Through the work of the Cross we are brought nigh to God in a righteousness that enables Him to enjoy us, and endowed with a new nature that enables us to enjoy God. So near are we to Him that the Word of God says we are in His hand for security (Deut. 32:2); on His shoulders for succour (Luke 15:6); at His feet for training (Luke 10:39), and on His bosom for communion (Isa. 40:11). Thus we are called unto the fellowship of the Father and His Son Jesus Christ (1 John 1:3) as well as to the communion or fellowship of the Holy Spirit (2 Cor. 13:14).


The place of this fellowship is in the light (1 John 1:7). All believers have been translated into His marvellous light and are therefore walking in the light, albeit not all believers walk according to the light.


The atmosphere of this fellowship is love (1 John 4). The one who hates his brother is in the line of Cain with no claim on God whatsoever. The instinct of the new nature is to love the brethren (1 Thess. 4-:9-10). He who is devoid of this instinct is outside the family of God.


The law of this fellowship is truth (1 John 4:1-6). Not only doctrinal truth but moral truth — truth in the inward parts, manifesting itself in absolute honesty and integrity of character.


The principle of this fellowship is faith (1 John 5). The faith of God’s elect is expressed in three ways in this chapter: in God who is Supreme and worthy of our trust; in Christ who is eternally Son. God bears witness to this fact in three ways: the Spirit, the water, and the blood; or His birth, His baptism, and His crucifixion where Heaven acknowledged Him as the Son of God. Then it is also seen in the infallibility of the Word of God. Four times over in the Epistle we read, “These things have I written unto you,” … that we might be satisfied (1:5), sanctified (2:1), secure (2:26) and sure (5:13).


Out of this fellowship with the Divine Trinity springs fellowship with one another. Christians are not independent units. They are children in one family, members of one Body, sheep in one flock, stones in one building, branches in one Vine and sentences in one Epistle. The cry of the Bride is but the echo of God’s dear people in every generation, “Tell me, O Thou whom my soul lovest, where Thou feedest, where Thou makest Thy flock to rest at noon, for why should I be as one that turneth aside (or be isolated)?” God has made us for fellowship. It is the instinct of the new nature to seek our brethren, whom we need as they need us.


The thought of fellowship is that of partnership or joint-participation.
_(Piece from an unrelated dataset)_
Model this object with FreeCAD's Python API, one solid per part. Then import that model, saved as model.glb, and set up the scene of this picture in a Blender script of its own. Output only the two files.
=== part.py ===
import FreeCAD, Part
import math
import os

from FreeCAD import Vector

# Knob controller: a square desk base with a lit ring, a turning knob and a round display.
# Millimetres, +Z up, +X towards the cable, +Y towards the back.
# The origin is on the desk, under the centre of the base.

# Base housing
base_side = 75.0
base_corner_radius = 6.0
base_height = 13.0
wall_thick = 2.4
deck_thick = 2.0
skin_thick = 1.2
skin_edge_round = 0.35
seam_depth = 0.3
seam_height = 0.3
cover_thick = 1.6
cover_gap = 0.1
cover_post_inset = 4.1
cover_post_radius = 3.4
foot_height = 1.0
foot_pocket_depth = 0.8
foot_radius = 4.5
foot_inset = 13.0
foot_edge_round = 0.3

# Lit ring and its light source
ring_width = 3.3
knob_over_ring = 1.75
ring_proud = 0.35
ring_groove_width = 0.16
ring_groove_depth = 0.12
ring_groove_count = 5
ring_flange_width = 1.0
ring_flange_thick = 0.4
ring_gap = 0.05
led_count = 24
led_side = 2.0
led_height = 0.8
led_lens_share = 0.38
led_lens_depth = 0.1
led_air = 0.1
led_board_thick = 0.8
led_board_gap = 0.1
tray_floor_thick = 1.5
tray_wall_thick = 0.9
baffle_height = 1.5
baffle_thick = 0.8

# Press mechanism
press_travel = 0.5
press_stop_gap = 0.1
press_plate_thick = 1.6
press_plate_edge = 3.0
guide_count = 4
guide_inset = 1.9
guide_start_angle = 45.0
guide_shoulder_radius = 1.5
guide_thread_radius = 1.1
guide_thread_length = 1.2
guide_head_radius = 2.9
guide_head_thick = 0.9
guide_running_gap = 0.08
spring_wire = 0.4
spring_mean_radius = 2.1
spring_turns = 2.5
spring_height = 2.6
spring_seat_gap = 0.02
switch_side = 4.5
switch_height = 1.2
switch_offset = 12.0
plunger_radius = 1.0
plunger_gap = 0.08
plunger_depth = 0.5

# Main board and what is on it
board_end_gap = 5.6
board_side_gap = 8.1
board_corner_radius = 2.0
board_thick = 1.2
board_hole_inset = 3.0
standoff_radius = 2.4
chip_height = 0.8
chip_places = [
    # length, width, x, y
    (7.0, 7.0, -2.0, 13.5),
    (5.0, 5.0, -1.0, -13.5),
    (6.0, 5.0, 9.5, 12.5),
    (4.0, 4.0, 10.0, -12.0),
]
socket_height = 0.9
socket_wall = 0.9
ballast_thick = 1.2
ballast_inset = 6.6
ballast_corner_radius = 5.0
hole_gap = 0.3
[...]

Those jointly sharing are said to be partners (Luke 5:7). It is rendered communion in 1 Corinthians, 10, partakers in 2 Corinthians 1:7; and companions in Hebrews 10:33.


Ours is a fellowship of life, light and love. It is manifested both in the sanctuary and in the field of service. Both these aspects of fellowship are seen in Psalm 133 where it is called both good and pleasant. Good, like the oil that descended from the head of Israel’s high priest to the skirts of his garments, filling the sanctuary with the odour of a sweet smell; and pleasant, like the dew that was wafted from Hermon’s lofty peaks to the lesser hills of Zion beneath, resulting in precious fruits in abundance. Good is this fellowship of saints for like the anointing oil on the head of Aaron it is sacred, precious, fragrant and diffusive, and pleasant too, for like the dew of Hermon it is refreshing, invigorating and productive.
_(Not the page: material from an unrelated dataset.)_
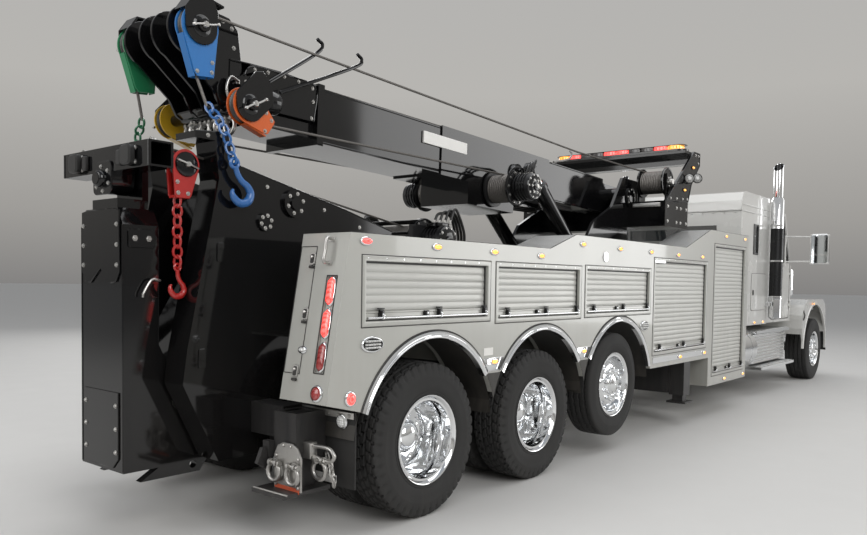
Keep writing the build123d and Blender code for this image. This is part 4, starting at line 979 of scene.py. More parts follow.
def lockers():
    """Every part is drawn on the left side, then mirrored."""
    curtain, frames, seals_and_shade_lines, bright, dark = [Pile() for _ in range(5)]
    bezels, lenses = Pile(), Pile()
    for x0, x1, z0, z1, out in DOORS:
        y, low = 1.264 + out, z0 + 0.04
        inner = (x0 + 0.034, x1 - 0.034, z0 + 0.034, z1 - 0.034)
        curtain += prism(slat_section(low + 0.052, z1 - 0.02, y), x0 + 0.02, x1 - 0.02)
        face = [
            (-0.034, y - 0.002), (-0.034, y + 0.031), (-0.03, y + 0.035), (-0.018, y + 0.037),
            (-0.004, y + 0.036), (0.0, y + 0.033), (0.0015, y + 0.0312), (0.0015, y - 0.002),
        ]
        frames += mitred(x0, x1, z0, z1, face, 1)
        # A dark rubber strip just inside each frame: painted shade for the shadow the frame casts on the
        # curtain, seen most as the line under the bottom rail
        seals_and_shade_lines += mitred(
            *inner, [(-0.012, y - 0.001), (-0.012, y + 0.01), (0.0, y + 0.012), (0.0, y - 0.001)], 1,
        )
        # A thin dark rubber joint round the frame's outer edge
        seals_and_shade_lines += mitred(
            x0, x1, z0, z1, [(0.001, y + 0.03), (0.001, y + 0.0335), (0.006, y + 0.0335), (0.006, y + 0.03)],
            1,
        )
        rail = [
            (y - 0.002, low), (y + 0.02, low), (y + 0.024, low + 0.004), (y + 0.024, low + 0.012),
            (y + 0.017, low + 0.016), (y + 0.015, low + 0.04), (y + 0.021, low + 0.044),
            (y + 0.021, low + 0.052), (y - 0.002, low + 0.054),
        ]
        frames += prism(rail, inner[0] + 0.002, inner[1] - 0.002)
        bright += tube(
            [at(inner[0] + 0.01, y + 0.038, low + 0.012), at(inner[1] - 0.01, y + 0.038, low + 0.012)],
            0.0075, 2, 10,
        )
        for k in (0.13, 0.56, 0.95):
            x = x0 + (x1 - x0) * k
            dark += slab(at(x, y + 0.029, low + 0.03), (0.04, 0.024, 0.062), 0.004)
            dark += slab(at(x, y + 0.026, low + 0.068), (0.054, 0.02, 0.01), 0.003)
            bright += slab(at(x + 0.004, y + 0.043, low + 0.02), (0.02, 0.01, 0.036), 0.004)
            bright += lathe(
                [(0, 0.007), (0.006, 0.006), (0.008, 0.0)], at(x + 0.004, y + 0.047, low + 0.026), ACROSS, 12,
            )
        middle = x0 + (x1 - x0) * 0.46
        dark += slab(at(middle, y + 0.022, low + 0.032), (0.05, 0.022, 0.036), 0.004)
        bright += lathe(
            [(0, 0.012), (0.008, 0.011), (0.01, 0.0)], at(middle, y + 0.028, low + 0.032), ACROSS, 16,
        )
    for places, y in (
        (AMBERS, BODY_Y), (FRONT_AMBERS, BODY_Y), (STRIP_AMBERS, 1.301), (SLEEPER_AMBERS, 1.13),
    ):
        for x, z in places:
            side_lamp(bezels, lenses, x, y, z)
    bright += side_plate(rounded(1.486, 0.062, 0.004), 0.006, 0.002, 4.265, BODY_Y, 0.8125)
    for x in (0.69, 2.055):
        tray = rounded(0.25, 0.1, 0.012)
        tray[:, 0] *= 1 + 1.3 * (tray[:, 1] - 0.05)
        bezels += side_plate(tray, 0.004, 0.001, x, 1.2948, 0.988)
    scene_lamps = Pile()
    for x, z in ((-0.6, 1.203), (3.3, 1.18)):
        bezels += side_oval(x, BODY_Y, z, 0.085, 0.038, BEZEL, closed=True)
        for row in (-0.02, 0.0, 0.02):
            for col in np.linspace(-0.055, 0.055, 6):
                scene_lamps += side_oval(
                    x + col, 1.296, z + row, 0.0085, 0.0075, LENS[:-1] + ((0.01, 0, 0.0225),), 10,
                )
        dark += side_oval(x, 1.2955, z, 0.085, 0.038, ((1, 0, 0), (1, 0, 0.004), (0.01, 0, 0.004)))
    trims, lines = Pile(), Pile()
    for x, z, rear_end, front_end in ARCHES:
        t = np.linspace(np.arcsin((front_end - z) / ARCH_R), np.pi - np.arcsin((rear_end - z) / ARCH_R), 64)
        band = np.array([
            (-0.034, 1.262), (-0.034, 1.3045), (-0.03, 1.3095), (-0.022, 1.3105), (-0.019, 1.3075),
            (-0.015, 1.3115), (-0.008, 1.312), (-0.005, 1.309), (0.0, 1.3105), (0.013, 1.3045),
            (0.016, 1.296), (0.016, 1.262),
        ])
        line = np.array([(0.0165, 1.262), (0.0165, 1.299), (0.021, 1.3015), (0.026, 1.2985), (0.027, 1.262)])
        for pile, section in ((trims, band), (lines, line)):
            r = (ARCH_R + section[None, :, 0])
            points = xyz(
                x + REAR_X + r * np.cos(t)[:, None], 0 * t[:, None] + section[None, :, 1],
                z + r * np.sin(t)[:, None],
            )
            n = len(section)
            pile.add(points, capped(64, n))
    roof = np.array([
        (-0.785, 1.8705), (1.468, 1.8705), (1.893, 2.0055), (4.367, 2.0055), (5.108, 2.2455), (6.5, 2.2455),
    ])
    tread = Pile()
    for a, b in zip(roof[:-1], roof[1:]):
        tread.add(
            [at(a[0], 0.885, a[1]), at(b[0], 0.885, b[1]), at(b[0], 1.285, b[1]), at(a[0], 1.285, a[1])],
            [[0, 1, 2, 3]],
        )
    dark += bead([at(px, 1.2905, pz + 0.0005) for px, pz in roof], 0.003, 6)
    rivets = []
    for x0, x1, z0, z1, out in DOORS:
        for x in np.arange(x0 + 0.05, x1, 0.16):
            rivets.append(at(x, 1.3005 + out, z1 - 0.016))
    bright += bolts(rivets, ACROSS, 0.0045, 0.002)
    blank = Pile()
    for x, z, w, h in ((0.62, 1.085, 0.115, 0.055), (0.66, 1.085, 0.002, 0.055)):
        blank += side_plate(rounded(w, h, 0.004), 0.0015, 0.0004, x, 1.2955, z)
    # Black sheets as painted shade inside the wheel openings, and black panels as painted shade low on the
    # body between two wheels
    painted_shade_sheets, shade_sheet_r = Pile(), 0.717
    for x, z, _, _ in ARCHES:
        t = np.linspace(np.radians(8), np.radians(172), 48)
        rows = [
            xyz(x + REAR_X + shade_sheet_r * np.cos(t), np.full(48, y), z + shade_sheet_r * np.sin(t))
            for y in (0.93, 1.26)
        ]
        painted_shade_sheets.add(np.concatenate(rows), grid_faces(2, 48))
    for (xa, za, _, _), (xb, zb, _, _) in zip(ARCHES[:-1], ARCHES[1:]):
        left = [(xa + np.sqrt(ARCH_R ** 2 - (z - za) ** 2), z) for z in np.linspace(0.925, 0.742, 8)]
        right = [(xb - np.sqrt(ARCH_R ** 2 - (z - zb) ** 2), z) for z in np.linspace(0.742, 0.925, 8)]
        painted_shade_sheets += plate(left + right, 0.002, 0.0005, at(0, 1.2952, 0), [1, 0, 0], SIDE_V, ACROSS)
    bright += lathe(
        [(0, 0.006), (0.03, 0.006), (0.034, 0.01), (0.044, 0.01), (0.047, 0.006), (0.047, 0.0)],
        at(2.43, BODY_Y, 1.835), ACROSS, 40,
    )
    bright += side_plate(rounded(0.27, 0.042, 0.015, 5), 0.005, 0.002, 3.66, BODY_Y, 1.835)
    body = "chassis"
    mirrored_pieces(body, (
        (
            curtain, "locker_curtains",
            finish(
                "Curtain slats", (0.5, 0.5, 0.475), 0.34, metal=0.35, dust=0.25, grain=420, bump=0.03,
                mottle=0.1,
            ),
            30, "shutters",
        ),
        (frames, "locker_door_frames", body_paint(), 25),
        # Rubber joints round the frames, and the painted shade line inside them
        (seals_and_shade_lines, "locker_seals_and_painted_shade", hose_rubber(), 30),
        # Dark rubber finish on sheets that stand for the shade inside the wheel openings and low between the
        # wheels
        (painted_shade_sheets, "wheel_opening_painted_shade", hose_rubber(), 40),
        (bright, "locker_latch_bars", chrome(), 40),
        (dark, "locker_latch_blocks", gloss_black(), 35),
        (bezels, "side_lamp_bezels", chrome(), 50),
        (lenses, "side_lamp_lenses", amber_lens(), 60, "marker_lamps"),
        (scene_lamps, "work_lamp_lenses", clear_lens(), 60),
        (trims, "arch_trim_bands", chrome(), 35, "arch_trims"),
        (lines, "arch_trim_rubbers", hose_rubber(), 40),
        (tread, "locker_roof_tread", treadplate(), 0),
        (blank, "blank_labels", blank_label(), 30),
    ))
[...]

Unity in the sanctuary is not only desirable but obligatory so that we may with one mind and one mouth glorify God (Rom. 15:6). Unity in the field of service is no less important for there the Lord commands the blessing even life for evermore.


A quarrelsome and unsubdued spirit inserts a discordant note in the volume of praise, and robs God of that which is His due. Petty jealousies and a lust for power and pre-eminence have cursed many a testimony for God and robbed both saints and sinners of blessings God meant to flow to them.


There are many aspects of this one fellowship. We are fellow-communicants in the worship of God (1 Cor. 10); fellow-labourers in the field of service (Phil. 1:27); fellow-soldiers in the field of battle (Philemon 2); fellow-sufferers in a world of reproach (Philemon 23); fellow-givers in the support of the work of God (2 Corinthians 8:4).


Individual believers are to maintain the joy of this fellowship by endeavouring to keep the unity of the Spirit in the bond of peace. This can only be done by the cultivation of lowliness, meekness, long-suffering and forebearance which is the formation of the Christ-life (Ephesians 4:1-3).


The churches of the saints are to maintain the joy of this fellowship by the acknowledging of each other, not in any formal confederacy, but as God’s beloved people (1 Corinthians 16:19); by receiving one another to the glory of God the Father (Romans 15:7), and by the recognition of God-given gifts that go in and out among the saints for their mutual edification and profit.


The opposite of all this is pictured for us in the melancholy scene in Third John where the ungodly were within and the godly were without. Rather, let us beware of such a possibility among us and give heed to John’s exhortation, “Beloved, follow not that which is evil, but that which is good.”